If you have the right moves to wash your hand, it is also important that you don’t rush through the process. Je hoef geen haast te hebben! In the U.S., the standard wash-your-hands-song is Happy Birthday, and the now very popular Baby Shark song. If you are looking to add to your repertoire of hand-washing songs and want to practice Dutch, I have the following suggestions.

Twee violen en een trommel en een fluit

This song is an alternative to the “Lang zal ze leven” happy birthday song and allows for some nice long vowels to make more time.

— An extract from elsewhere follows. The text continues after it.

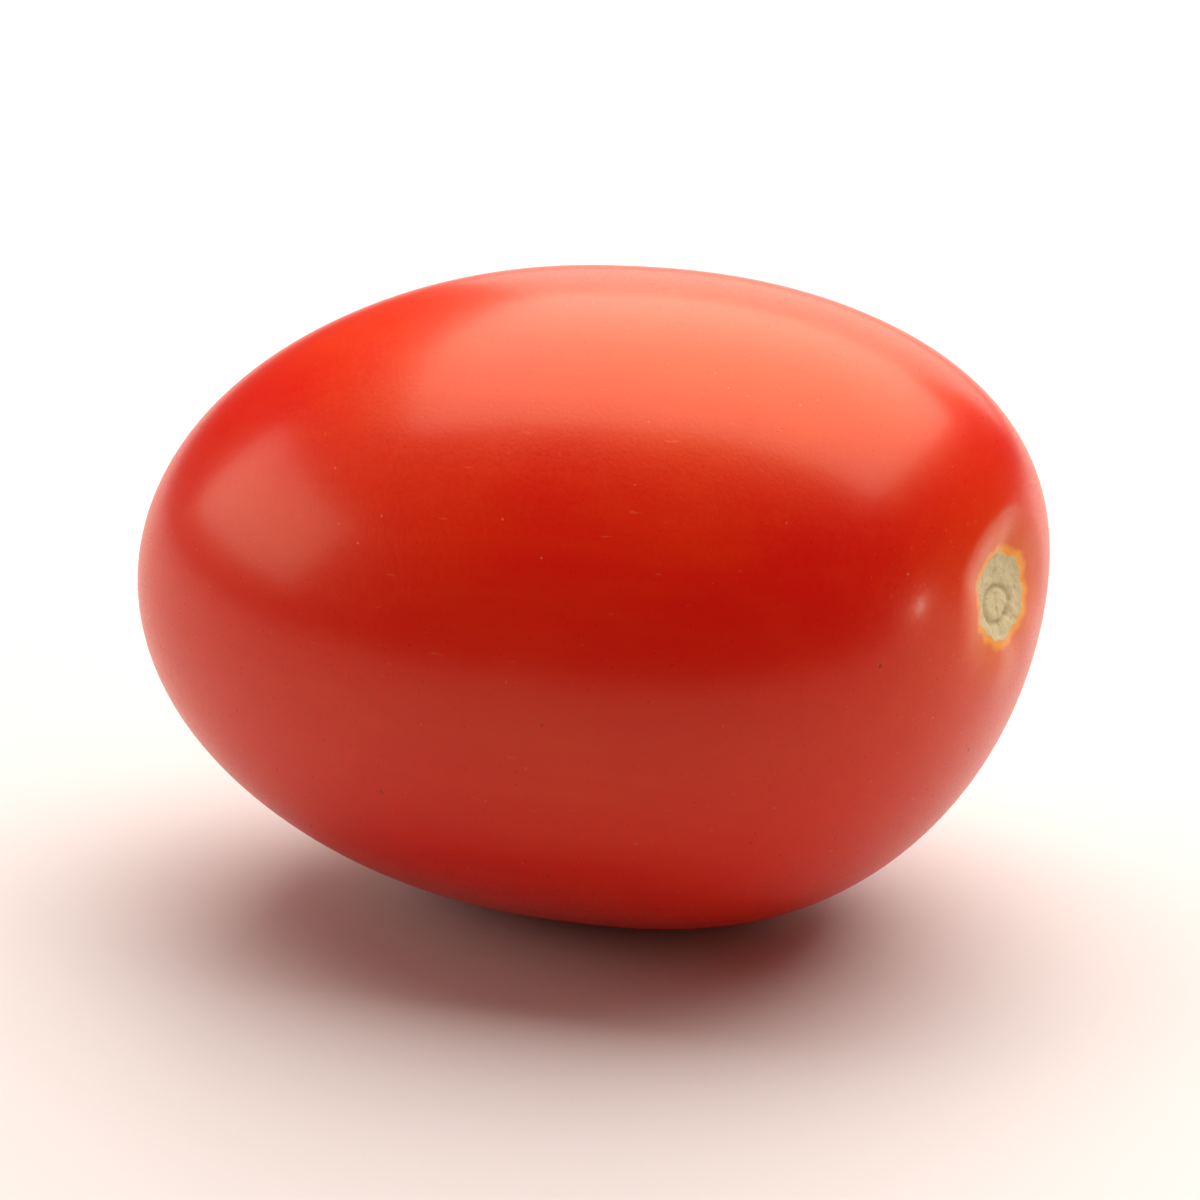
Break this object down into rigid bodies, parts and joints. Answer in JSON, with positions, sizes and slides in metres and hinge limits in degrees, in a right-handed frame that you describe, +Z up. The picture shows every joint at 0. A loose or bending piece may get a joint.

Twee violen en een trommel en en fluit
Want jij bent nu jarig en de vlagen hangen uit
ei ei ei en wij zijn zo blij
want jij bent nu jarig en dat vieren wij
oh wat zijn wij heden blij
want jij bent nu jarig, jij bent nu jarig
oh wat zijn wij heden blij
want jij bent nu jarig en dat vieren wij

Begin de dag met een dansje

The following song is my personal favorite. I first heard it on a morning radio show from 3FM. Giel, the radio host, would call someone whose contact details had been sent in by someone else. This person had to sing the song on national radio! Make sure to add a dansje and a lach while singing! I picked the western version from YouTube but you can find several others including the original, reggae and rock!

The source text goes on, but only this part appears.